Staring at the Sun is a profoundly encouraging approach to the universal issue of mortality.
Self-awareness is a supreme gift
A treasure as precious as life. This is what makes us human. But it comes with a costly price: the wound of mortality. Our existence is forever shadowed by the knowledge that we will grow, blossom, and, inevitably, diminish and die.
For some of us the fear of death manifests only indirectly, either as generalized unrest or masqueraded as another psychological symptom; other individuals experience an explicit and conscious stream of anxiety about death; and for some of us the fear of death erupts into terror that negates all happiness and fulfillment.
My personal experience and clinical work have taught me that anxiety about dying waxes and wanes throughout the life cycle.
Children at an early age cannot help but note the glimmerings of mortality surrounding them–dead leaves, insects and pets, disappearing grandparents, grieving parents, endless acres of cemetery tombstones.
The fear of death ordinarily goes underground from about six to puberty, the same years Freud designated as the period of latent sexuality.
Then, during adolescent, death anxiety erupts in force: teenagers often become preoccupied with death; a few consider suicide.
As the years go by, adolescent death concerns are pushed aside by the two major life tasks of young adulthood: pursuing a career and beginning a family.
Then, three decades later, as children leave home and the end points of professional careers loom, the midlife crisis bursts upon us, and death anxiety once again erupts with great force.
Why, you may ask, take on this unpleasant, frightening subject? Why stare into the sun?
Death does itch. It itches all the time; it is always with us, scratching at some inner door, whirring softly, barely audibly, just under the membrane of consciousness.

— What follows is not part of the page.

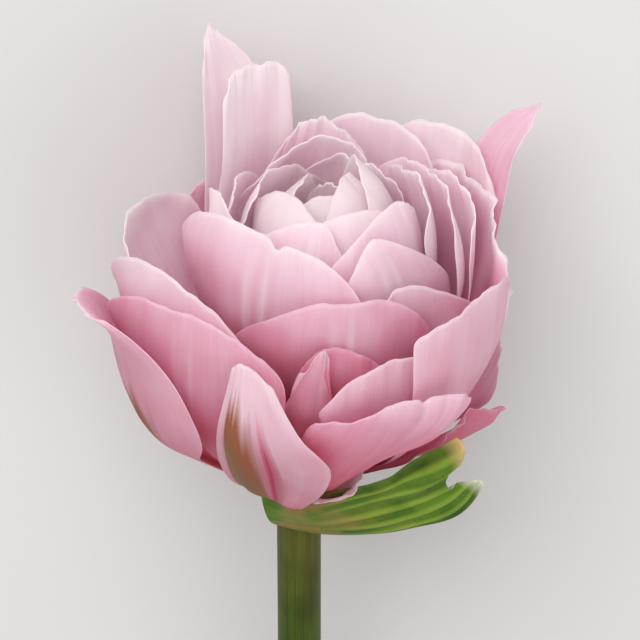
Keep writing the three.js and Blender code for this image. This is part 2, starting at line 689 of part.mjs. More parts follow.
const lowest = (points) => Math.min(...points.map((p) => p.clone().applyMatrix4(bloom.matrixWorld).z));
const underneath = grids.filter((_, k) => PETALS[k].lies).flat(2);
const cutEdge = -STEM_RADIUS * Math.cos(radians(LIE_TILT)) - STEM_LENGTH * Math.sin(radians(LIE_TILT));
const lowPoint = Math.max(lowest(underneath) - BLADE / 2, cutEdge);
flower.position.z = -lowPoint - FLOOR_PRESS;
flower.updateMatrixWorld(true);

const toWorld = bloom.matrixWorld.clone();
const toBloom = toWorld.clone().invert();
PETALS.forEach((petal, k) => {
  if (petal.lies) {
    grids[k].flat().forEach((point) => keepAbove(point, BLADE / 2, toWorld, toBloom));
  }
  const leafy = petal.free === true;
  const mesh = new THREE.Mesh(
    bladeSolid(grids[k], leafy ? BRACT_BLADE : BLADE),
    new THREE.MeshStandardMaterial({ color: leafy ? GREEN : PINK, roughness: ROUGHNESS, metalness: 0 }),
  );
  mesh.name = petal.name;
  bloom.add(mesh);
});

const stem = new THREE.Mesh(
  stemSolid(toWorld, toBloom),
  new THREE.MeshStandardMaterial({ color: GREEN, roughness: ROUGHNESS, metalness: 0 }),
);
stem.name = 'stem';
bloom.add(stem);

// Origin: the middle of the bounding box, on the ground.
const part = new THREE.Group();
part.add(flower);
part.updateMatrixWorld(true);
const box = new THREE.Box3().setFromObject(part, true);
const centre = box.getCenter(new THREE.Vector3());
flower.position.x -= centre.x;
flower.position.y -= centre.y;
flower.position.z -= box.min.z;
part.updateMatrixWorld(true);

export default part;
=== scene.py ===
from functools import cache

import bpy
import numpy as np
from bpy.props import FloatProperty, FloatVectorProperty, IntProperty, PointerProperty
from mathutils import Matrix, Vector


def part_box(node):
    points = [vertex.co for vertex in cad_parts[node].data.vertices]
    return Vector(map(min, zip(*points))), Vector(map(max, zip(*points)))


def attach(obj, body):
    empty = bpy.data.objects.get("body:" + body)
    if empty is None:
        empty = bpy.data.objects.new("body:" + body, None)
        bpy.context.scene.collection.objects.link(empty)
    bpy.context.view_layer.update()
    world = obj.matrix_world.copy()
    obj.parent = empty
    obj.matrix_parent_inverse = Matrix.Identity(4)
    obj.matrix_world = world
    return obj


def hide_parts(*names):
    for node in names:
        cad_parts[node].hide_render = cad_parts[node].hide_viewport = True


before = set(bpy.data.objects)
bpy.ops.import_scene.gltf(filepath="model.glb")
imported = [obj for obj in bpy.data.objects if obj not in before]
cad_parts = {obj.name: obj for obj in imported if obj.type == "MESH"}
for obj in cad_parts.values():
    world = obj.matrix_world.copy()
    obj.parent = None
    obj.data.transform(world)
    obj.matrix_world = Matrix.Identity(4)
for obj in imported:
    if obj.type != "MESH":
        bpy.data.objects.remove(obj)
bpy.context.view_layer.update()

bl_info = {
    "name": "Double tulip",
    "version": (1, 0, 0),
    "blender": (4, 5, 0),
    "location": "3D View > Sidebar > Tulip",
    "description": "Dresses the packed tulip: petals, bract, stem and a plain stage",
    "category": "Object",
}

# Millimetres and degrees, as in the part's source; meshes are written in metres.
MM = 0.001

# Stem and cone
STEM_LENGTH = 150.0
STEM_RADIUS = 4.1
NECK_DEPTH = 8.0
CAD_STEM_SIDES = 20
CONE_HEIGHT = 33.0
CONE_RADIUS = 5.3
CONE_TIP_RADIUS = 1.0

# Petals: the solids' blade, the space between them, and how a foot is held
CAD_BLADE = 0.62
SPACE = 1.0
SEAT_GAP = 0.3
FOOT_SHARES = (0.0, 0.6)
COLUMNS = 10
ROWS = 8
FINER = 5

# Settling, as in the part's source
HIP = 30.0
SHOULDER = 46.0
CELL_ROUND = 1.5
CELL_CAP = 2.0
CELLS_ROUND = int(360 / CELL_ROUND)
CELLS_CAP = int(90 / CELL_CAP)
CELLS_UP = 2 * CELLS_CAP + int(SHOULDER - HIP) + 2

# A point takes its cells this far in mm to each side, but no more cells than this; the
# turns of settling, the share of the space that the later ones ask for, and the least
# slant; what keeps a length of zero from being divided by
TAKE_REACH = 0.6
TAKE_CELLS = 20
CELL_LEAST = 0.03
SETTLE_TURNS = 3
LATER_SPACE = 0.95
LEAST_SLANT = 0.6
ON_AXIS = 1e-9

# Places across a section, 0 in the middle and 1 at the margin: the width in which the fold
# turns, and where the roll starts and how wide it is
KEEL_WIDTH = 0.12
ROLL_FROM = 0.72
ROLL_WIDTH = 0.28

# How the bloom leans on its stem, and how the flower lies
LEAN = 5.0
LIE_TILT = 9.5

# A petal's sizes are those of the part's source. azimuth: degrees round the bloom; foot:
# height of its foot on the cone; spine: its middle line as points (out, up); width, or left
# and right: half widths from foot to top; cup, fold and twist: degrees that half a section
# bends evenly and in the middle, and that the section turns; top: (drop, fullness,
# roundness) of the upper margin; notch: (place, width, depth); space: to the petals under
# it. pink: depth of colour on the back and on the face at foot, middle and top, from 0,
# white, to 1, deep pink. ribs: strength of the two veins beside the midrib; ruffle: height
# in mm and number of the margin's waves; roll: outward turn of the left and right margin;
# streak: (place, width, top, strength) of the green on the back; line: (place, width, top)
# of a magenta line; rim: strength of the pale margin; curl: outward lift of the upper
# margin in mm; ridges: number and height in mm of lengthwise ridges; fine_left: left half
# widths of the fine blade where it is broader than the solid, out over the petals next to
# it. First what the petals of the bud, those round it and the outer ones share unless their
# own row differs.
BUD = dict(cup=(60, 58, 55), top=(0.2, 2, 0.5), pink=((0.4, 0, 0), (0.6, 0.15, 0)), ruffle=(0.25, 2))
INNER = dict(cup=(45, 34, 25), top=(0.2, 2, 0.5), ruffle=(0.3, 2))
OUTER = dict(cup=(45, 34, 28), top=(0.2, 2.2, 0.5), ruffle=(0.35, 3))


def blade(like, name, azimuth, foot, *spine, **sizes):
    """A petal's sizes: those that it shares with its like, and its own over them."""
    own = {"name": "petal_" + name, "azimuth": azimuth, "foot": foot, "spine": spine}
    return {**like, **own, **sizes}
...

I feel strongly–as a man who will himself die one day in not-too-distant future and as a psychiatrist who has spent decades dealing with death anxiety–that confronting death allows us, not to open some noisome Pandora’s box, but to reenter life in a richer, more compassionate manner.
The awakening experience
One of the best known characters in literature is Ebenezer Scrooge, the grasping, isolated, mean-spirited old man in Charles Dickens’s A Christmas Carol. Yet something happened to Ebenezer Scrooge at the end of the story–a remarkable transformation.
What happened? What fueled Scrooge’s transformation?
Not his conscience. Not the warmth of Yule cheer. Instead, it was a form of existential shock therapy or an awakening experience.
Earlier thinkers, long before Tolstoy–since the beginning of the written word–have reminded us of the interdependence of life and death. The Stoics taught us that learning to live well is learning to die well and that, conversely, learning to die well is learning to live well. Cicero said that ‘to philosophize is to prepare for death’. St Augustine wrote, ‘ it is only in the face of death that a man’s self is born.’ Montaigne suggested that a writing studio have a good view of the cemetery in order to sharpen one’s thinking.
In these ways and in many others, great teachers down through the ages have reminded us that although the physicality of death destroys us, the idea of death saves us.